Another common experience happens at work. A man may think the key to respect is proving he is the smartest person in the room. Then he notices that the most trusted person is often not the loudest or most self-promotional. It is the one people rely on. The colleague who sends clear updates, stays calm under pressure, gives credit, mentors newer team members, and does not create drama begins to accumulate quiet authority. Over time, that man gets recommended for leadership, not because he shouted “leader” into the void, but because other people had already made that judgment for him.
Many men also learn that the absence of social proof can feel surprisingly heavy. Moving to a new city, starting over after a breakup, switching careers, or leaving school can strip away the built-in networks that once made life feel easy. Suddenly there is no familiar barista, no regular crew, no teammate texting about the weekend. Confidence may dip, not because the man has changed internally, but because the external evidence of belonging is gone. The solution is usually not to fake status. It is to rebuild community deliberately. Men who recover best often do so by creating routines around people: recurring classes, hobby groups, gym communities, shared projects, or simple weekly meetups.
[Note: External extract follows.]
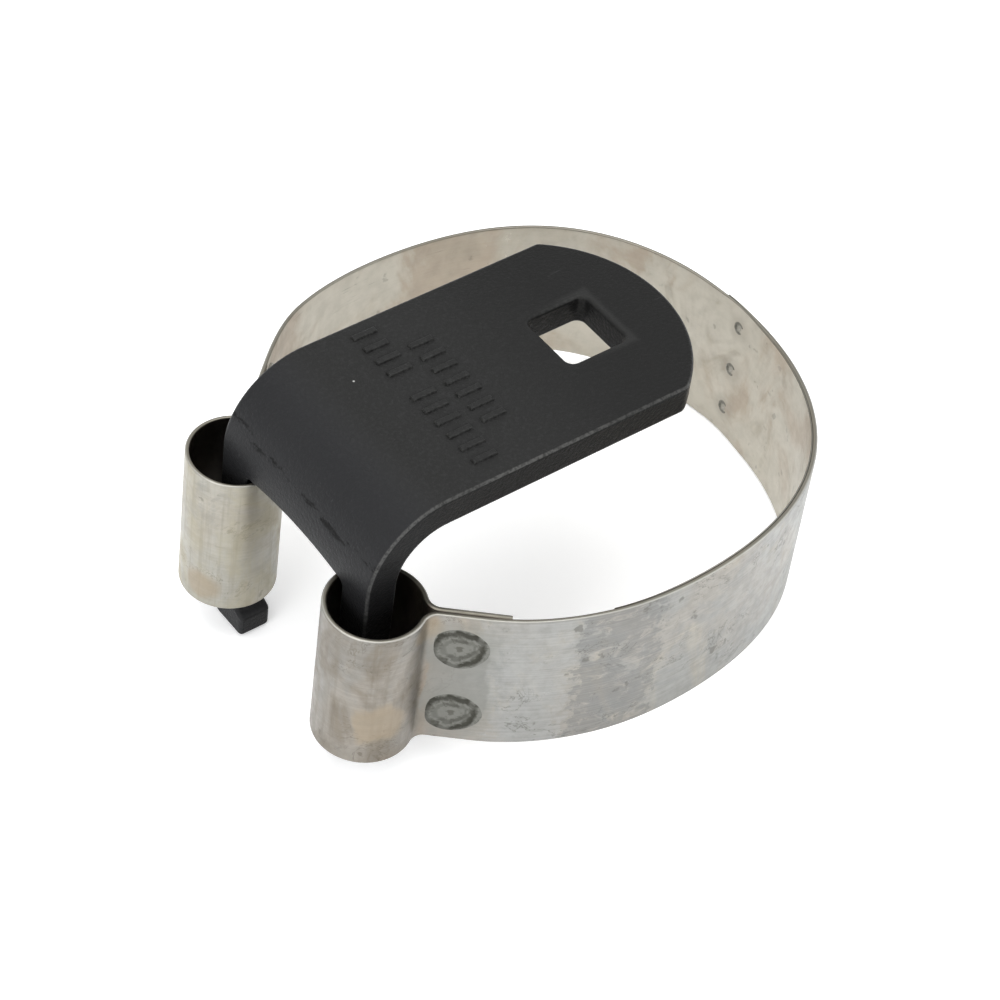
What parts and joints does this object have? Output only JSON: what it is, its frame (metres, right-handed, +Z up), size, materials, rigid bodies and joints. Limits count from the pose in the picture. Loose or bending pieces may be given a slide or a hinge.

There is also a powerful lesson in what does not work. Men who try to force social proof through image alone usually run into a wall. The expensive watch, aggressive bio, humblebrag post, or perfectly staged lifestyle photo may attract attention, but attention is not the same as trust. In many cases, it creates more skepticism, not less. By contrast, a man who is kind, steady, socially connected, and clearly respected by others tends to feel believable without trying so hard. That is the experience worth aiming for. Real male social proof feels less like a performance and more like a reputation you can actually live inside.
Final Takeaway
Male social proof is not about becoming a brand. It is about becoming a person whose value is visible through relationships, reputation, and repeated behavior. When people see that others trust you, include you, and feel good around you, life gets easier. Doors open faster. Conversations feel smoother. Your confidence becomes less fragile because it is supported by real community instead of private fantasy.
So if you need more social proof, do not start with tricks. Start with people. Build a life that others can honestly vouch for. Show up. Contribute. Be consistent. Create belonging. The proof will follow.